■ DATA ROWS:

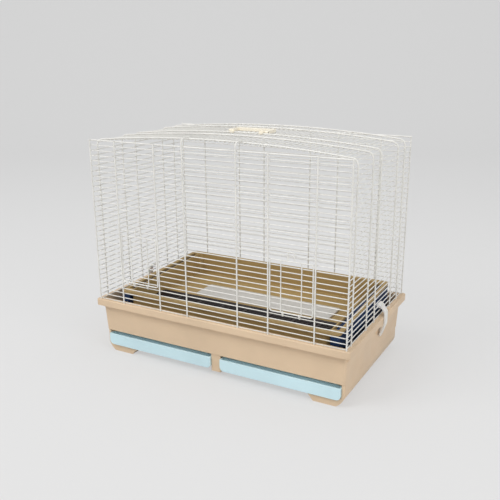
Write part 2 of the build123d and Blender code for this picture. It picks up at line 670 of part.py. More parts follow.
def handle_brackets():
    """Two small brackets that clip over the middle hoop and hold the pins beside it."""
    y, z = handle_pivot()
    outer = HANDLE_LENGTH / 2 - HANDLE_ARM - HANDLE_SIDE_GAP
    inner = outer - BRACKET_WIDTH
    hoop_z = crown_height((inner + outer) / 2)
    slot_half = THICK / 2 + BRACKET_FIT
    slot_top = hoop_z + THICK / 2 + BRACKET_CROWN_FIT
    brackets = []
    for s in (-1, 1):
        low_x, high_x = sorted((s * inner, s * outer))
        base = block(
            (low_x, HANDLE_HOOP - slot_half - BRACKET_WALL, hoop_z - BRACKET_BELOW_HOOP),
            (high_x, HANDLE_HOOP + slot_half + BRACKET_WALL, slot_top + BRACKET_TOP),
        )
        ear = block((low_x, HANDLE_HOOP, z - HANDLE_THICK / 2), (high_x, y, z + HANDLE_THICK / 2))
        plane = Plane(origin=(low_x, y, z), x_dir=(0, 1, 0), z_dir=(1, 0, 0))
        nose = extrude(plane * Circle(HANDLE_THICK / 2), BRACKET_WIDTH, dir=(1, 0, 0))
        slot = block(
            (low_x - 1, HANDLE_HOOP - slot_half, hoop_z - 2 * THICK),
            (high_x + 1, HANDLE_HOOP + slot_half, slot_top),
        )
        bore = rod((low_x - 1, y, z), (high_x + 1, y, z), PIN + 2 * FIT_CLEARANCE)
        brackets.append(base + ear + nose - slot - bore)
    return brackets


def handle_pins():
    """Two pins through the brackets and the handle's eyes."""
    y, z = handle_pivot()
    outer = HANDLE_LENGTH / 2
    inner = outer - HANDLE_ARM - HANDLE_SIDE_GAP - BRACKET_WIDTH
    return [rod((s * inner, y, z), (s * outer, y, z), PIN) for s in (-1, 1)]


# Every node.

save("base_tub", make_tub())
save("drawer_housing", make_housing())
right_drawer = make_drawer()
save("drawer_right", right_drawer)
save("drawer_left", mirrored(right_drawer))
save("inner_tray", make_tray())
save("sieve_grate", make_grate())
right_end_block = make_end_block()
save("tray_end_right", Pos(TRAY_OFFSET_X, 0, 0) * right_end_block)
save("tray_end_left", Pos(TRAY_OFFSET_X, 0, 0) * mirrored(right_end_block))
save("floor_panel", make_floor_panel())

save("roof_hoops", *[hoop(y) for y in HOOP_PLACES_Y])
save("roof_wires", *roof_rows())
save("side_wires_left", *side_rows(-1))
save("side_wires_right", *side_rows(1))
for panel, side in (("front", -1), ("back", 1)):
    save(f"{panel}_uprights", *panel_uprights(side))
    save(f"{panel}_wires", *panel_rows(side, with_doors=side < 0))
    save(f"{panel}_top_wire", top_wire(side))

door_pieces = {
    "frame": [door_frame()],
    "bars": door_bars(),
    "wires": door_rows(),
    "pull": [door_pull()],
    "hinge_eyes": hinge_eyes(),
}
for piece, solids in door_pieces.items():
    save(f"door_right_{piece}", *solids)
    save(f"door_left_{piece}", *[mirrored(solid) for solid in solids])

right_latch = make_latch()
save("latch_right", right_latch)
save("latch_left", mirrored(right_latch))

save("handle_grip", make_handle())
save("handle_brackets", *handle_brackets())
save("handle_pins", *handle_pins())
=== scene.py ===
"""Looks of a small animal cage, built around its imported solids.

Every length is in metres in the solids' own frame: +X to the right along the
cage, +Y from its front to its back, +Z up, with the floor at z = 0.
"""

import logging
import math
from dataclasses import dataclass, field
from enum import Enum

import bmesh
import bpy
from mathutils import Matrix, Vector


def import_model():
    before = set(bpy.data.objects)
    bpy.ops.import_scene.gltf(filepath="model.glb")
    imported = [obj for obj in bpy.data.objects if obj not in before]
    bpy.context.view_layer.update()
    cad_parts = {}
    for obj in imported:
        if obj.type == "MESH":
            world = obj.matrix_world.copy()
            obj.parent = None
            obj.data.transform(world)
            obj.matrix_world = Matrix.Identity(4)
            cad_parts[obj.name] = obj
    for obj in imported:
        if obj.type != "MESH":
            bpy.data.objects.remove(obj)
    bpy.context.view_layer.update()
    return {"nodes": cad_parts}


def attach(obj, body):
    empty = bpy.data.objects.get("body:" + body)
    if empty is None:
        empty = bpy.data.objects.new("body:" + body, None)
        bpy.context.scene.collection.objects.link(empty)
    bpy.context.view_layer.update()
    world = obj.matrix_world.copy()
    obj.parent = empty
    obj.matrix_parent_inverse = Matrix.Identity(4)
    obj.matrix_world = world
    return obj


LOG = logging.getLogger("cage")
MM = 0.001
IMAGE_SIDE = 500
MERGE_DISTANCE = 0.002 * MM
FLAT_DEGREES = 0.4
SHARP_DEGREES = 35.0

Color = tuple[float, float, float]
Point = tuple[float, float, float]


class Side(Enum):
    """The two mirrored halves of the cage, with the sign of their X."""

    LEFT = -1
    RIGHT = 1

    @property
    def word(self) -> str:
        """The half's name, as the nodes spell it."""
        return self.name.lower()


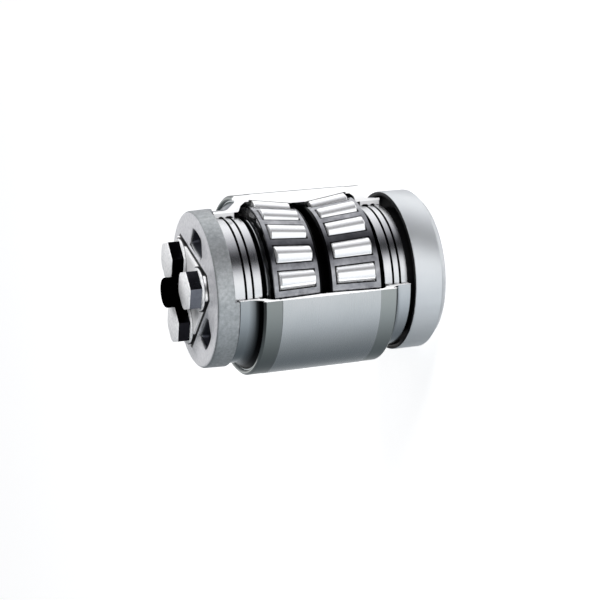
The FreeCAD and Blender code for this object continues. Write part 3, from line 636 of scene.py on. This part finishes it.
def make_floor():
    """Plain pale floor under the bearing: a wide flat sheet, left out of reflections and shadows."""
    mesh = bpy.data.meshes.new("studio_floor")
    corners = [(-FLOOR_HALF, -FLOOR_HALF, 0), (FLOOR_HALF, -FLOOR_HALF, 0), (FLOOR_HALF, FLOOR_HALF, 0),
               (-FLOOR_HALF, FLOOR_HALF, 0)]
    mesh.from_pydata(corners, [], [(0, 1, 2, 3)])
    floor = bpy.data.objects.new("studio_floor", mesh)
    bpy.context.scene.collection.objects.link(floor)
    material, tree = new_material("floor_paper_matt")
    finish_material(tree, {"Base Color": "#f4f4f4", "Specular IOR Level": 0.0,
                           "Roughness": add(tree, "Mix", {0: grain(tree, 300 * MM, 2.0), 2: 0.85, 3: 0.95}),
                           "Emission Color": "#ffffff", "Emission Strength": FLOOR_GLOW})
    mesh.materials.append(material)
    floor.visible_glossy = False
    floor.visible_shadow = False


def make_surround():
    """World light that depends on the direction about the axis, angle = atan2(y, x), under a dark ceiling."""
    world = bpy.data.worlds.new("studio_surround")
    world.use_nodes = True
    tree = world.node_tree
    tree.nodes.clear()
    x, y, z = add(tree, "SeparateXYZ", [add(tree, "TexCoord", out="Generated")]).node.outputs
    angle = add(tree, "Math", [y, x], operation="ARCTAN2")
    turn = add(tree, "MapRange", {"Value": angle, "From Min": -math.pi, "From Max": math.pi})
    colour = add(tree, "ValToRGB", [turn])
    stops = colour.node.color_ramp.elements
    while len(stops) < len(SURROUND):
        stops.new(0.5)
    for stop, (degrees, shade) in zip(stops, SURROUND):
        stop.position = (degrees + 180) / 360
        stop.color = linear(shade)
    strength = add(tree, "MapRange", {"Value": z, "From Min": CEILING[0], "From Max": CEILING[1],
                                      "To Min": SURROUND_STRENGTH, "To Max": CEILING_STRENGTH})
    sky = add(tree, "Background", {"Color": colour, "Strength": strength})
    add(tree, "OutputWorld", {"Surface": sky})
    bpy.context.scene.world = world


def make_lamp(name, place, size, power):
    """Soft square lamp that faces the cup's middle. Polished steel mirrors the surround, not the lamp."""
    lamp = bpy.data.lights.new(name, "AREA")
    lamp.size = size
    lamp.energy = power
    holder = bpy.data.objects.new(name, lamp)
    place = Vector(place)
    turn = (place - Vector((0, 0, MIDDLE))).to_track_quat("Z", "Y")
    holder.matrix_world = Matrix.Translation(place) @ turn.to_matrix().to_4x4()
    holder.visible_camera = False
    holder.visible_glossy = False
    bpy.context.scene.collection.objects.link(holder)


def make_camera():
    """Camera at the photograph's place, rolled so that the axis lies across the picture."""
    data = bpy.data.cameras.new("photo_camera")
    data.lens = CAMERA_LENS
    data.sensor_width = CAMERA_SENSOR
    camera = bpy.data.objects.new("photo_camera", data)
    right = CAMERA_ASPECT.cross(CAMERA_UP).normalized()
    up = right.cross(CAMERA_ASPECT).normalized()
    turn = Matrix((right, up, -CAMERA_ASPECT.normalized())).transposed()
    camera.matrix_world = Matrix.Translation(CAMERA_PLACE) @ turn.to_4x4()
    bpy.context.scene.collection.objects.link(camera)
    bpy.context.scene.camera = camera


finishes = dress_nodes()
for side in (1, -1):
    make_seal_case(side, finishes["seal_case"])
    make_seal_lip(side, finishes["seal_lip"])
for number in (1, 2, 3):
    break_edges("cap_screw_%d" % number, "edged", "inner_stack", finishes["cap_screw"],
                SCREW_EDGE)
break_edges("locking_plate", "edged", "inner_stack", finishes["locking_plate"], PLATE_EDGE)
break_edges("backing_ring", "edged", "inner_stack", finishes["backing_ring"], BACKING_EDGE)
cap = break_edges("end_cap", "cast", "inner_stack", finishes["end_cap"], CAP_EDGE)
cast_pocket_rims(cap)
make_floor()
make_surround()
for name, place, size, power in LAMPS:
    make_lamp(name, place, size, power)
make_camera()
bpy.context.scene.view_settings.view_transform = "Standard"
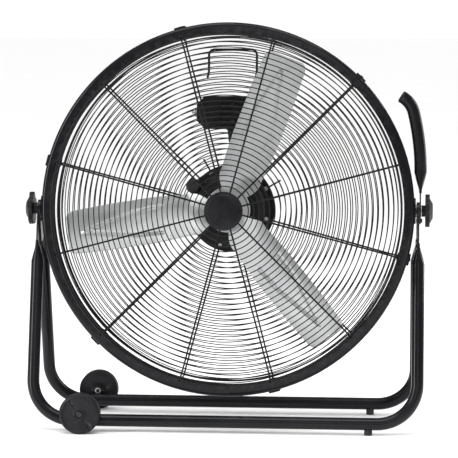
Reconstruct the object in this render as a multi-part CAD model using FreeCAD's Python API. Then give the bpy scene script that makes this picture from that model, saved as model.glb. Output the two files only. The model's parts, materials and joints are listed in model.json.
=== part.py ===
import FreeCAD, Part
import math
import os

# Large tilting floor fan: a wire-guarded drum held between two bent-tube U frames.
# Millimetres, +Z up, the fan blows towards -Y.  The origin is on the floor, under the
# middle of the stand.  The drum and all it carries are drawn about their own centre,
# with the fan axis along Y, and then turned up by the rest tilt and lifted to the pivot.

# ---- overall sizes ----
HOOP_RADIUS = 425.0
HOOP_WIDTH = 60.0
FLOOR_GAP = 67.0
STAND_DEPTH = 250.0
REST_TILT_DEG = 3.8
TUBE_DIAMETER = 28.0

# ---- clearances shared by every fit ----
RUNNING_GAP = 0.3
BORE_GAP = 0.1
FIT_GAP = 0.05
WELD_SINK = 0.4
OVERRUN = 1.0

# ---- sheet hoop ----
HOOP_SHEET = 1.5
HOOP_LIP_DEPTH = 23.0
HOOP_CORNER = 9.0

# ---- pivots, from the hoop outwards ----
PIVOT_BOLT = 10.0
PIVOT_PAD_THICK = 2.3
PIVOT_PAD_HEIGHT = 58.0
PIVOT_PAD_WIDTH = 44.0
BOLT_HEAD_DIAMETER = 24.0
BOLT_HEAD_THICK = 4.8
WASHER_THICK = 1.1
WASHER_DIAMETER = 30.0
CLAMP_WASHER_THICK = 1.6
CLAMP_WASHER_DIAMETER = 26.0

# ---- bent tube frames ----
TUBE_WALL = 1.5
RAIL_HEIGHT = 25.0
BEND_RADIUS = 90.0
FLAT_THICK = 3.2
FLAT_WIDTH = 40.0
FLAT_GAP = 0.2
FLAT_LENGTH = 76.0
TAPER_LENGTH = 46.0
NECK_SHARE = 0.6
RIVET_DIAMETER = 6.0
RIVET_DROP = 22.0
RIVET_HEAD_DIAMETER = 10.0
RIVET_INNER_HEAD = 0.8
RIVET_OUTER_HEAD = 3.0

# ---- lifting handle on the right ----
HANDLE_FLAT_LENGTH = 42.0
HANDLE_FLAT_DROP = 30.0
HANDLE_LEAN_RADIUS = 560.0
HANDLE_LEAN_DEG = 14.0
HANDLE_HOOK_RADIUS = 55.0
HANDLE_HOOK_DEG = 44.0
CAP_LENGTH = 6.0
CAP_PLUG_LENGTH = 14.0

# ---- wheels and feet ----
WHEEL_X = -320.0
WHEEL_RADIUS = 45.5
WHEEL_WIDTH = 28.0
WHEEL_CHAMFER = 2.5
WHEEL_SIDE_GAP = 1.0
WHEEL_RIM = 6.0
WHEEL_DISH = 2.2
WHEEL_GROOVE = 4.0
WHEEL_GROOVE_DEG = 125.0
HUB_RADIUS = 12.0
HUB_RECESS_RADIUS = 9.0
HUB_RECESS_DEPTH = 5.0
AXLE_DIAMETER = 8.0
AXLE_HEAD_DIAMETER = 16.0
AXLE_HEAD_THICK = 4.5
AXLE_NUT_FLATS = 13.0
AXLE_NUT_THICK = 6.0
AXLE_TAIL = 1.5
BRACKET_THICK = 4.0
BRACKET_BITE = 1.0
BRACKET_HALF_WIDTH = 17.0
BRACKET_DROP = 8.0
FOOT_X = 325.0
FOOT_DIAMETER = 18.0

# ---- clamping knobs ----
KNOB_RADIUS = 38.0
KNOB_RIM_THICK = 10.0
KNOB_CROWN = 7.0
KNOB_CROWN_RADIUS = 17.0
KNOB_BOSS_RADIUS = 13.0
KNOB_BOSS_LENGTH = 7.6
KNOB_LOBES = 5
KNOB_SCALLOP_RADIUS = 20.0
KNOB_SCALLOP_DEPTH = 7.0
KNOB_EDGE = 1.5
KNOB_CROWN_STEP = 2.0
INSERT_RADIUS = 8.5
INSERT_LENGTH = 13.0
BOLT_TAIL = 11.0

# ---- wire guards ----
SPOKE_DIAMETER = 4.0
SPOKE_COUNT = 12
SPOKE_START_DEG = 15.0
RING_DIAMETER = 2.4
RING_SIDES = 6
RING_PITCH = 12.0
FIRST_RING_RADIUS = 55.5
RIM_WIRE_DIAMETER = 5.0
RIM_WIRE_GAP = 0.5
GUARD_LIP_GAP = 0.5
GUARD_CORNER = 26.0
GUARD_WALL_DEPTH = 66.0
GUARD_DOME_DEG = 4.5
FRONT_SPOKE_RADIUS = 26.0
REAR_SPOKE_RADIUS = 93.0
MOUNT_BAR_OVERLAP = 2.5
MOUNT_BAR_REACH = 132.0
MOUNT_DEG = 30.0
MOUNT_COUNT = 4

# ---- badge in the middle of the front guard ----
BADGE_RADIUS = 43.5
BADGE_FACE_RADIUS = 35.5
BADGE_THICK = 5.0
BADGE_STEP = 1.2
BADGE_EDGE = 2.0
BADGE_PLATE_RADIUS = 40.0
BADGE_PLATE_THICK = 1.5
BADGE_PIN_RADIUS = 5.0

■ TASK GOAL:
Write down exactly the span of lines above from the one containing "right_latch = make_latch()" to the one containing "if empty is", both ends included.

■ REPLY TO THE EXERCISE:
right_latch = make_latch()
save("latch_right", right_latch)
save("latch_left", mirrored(right_latch))

save("handle_grip", make_handle())
save("handle_brackets", *handle_brackets())
save("handle_pins", *handle_pins())
=== scene.py ===
"""Looks of a small animal cage, built around its imported solids.

Every length is in metres in the solids' own frame: +X to the right along the
cage, +Y from its front to its back, +Z up, with the floor at z = 0.
"""

import logging
import math
from dataclasses import dataclass, field
from enum import Enum

import bmesh
import bpy
from mathutils import Matrix, Vector


def import_model():
    before = set(bpy.data.objects)
    bpy.ops.import_scene.gltf(filepath="model.glb")
    imported = [obj for obj in bpy.data.objects if obj not in before]
    bpy.context.view_layer.update()
    cad_parts = {}
    for obj in imported:
        if obj.type == "MESH":
            world = obj.matrix_world.copy()
            obj.parent = None
            obj.data.transform(world)
            obj.matrix_world = Matrix.Identity(4)
            cad_parts[obj.name] = obj
    for obj in imported:
        if obj.type != "MESH":
            bpy.data.objects.remove(obj)
    bpy.context.view_layer.update()
    return {"nodes": cad_parts}


def attach(obj, body):
    empty = bpy.data.objects.get("body:" + body)
    if empty is None:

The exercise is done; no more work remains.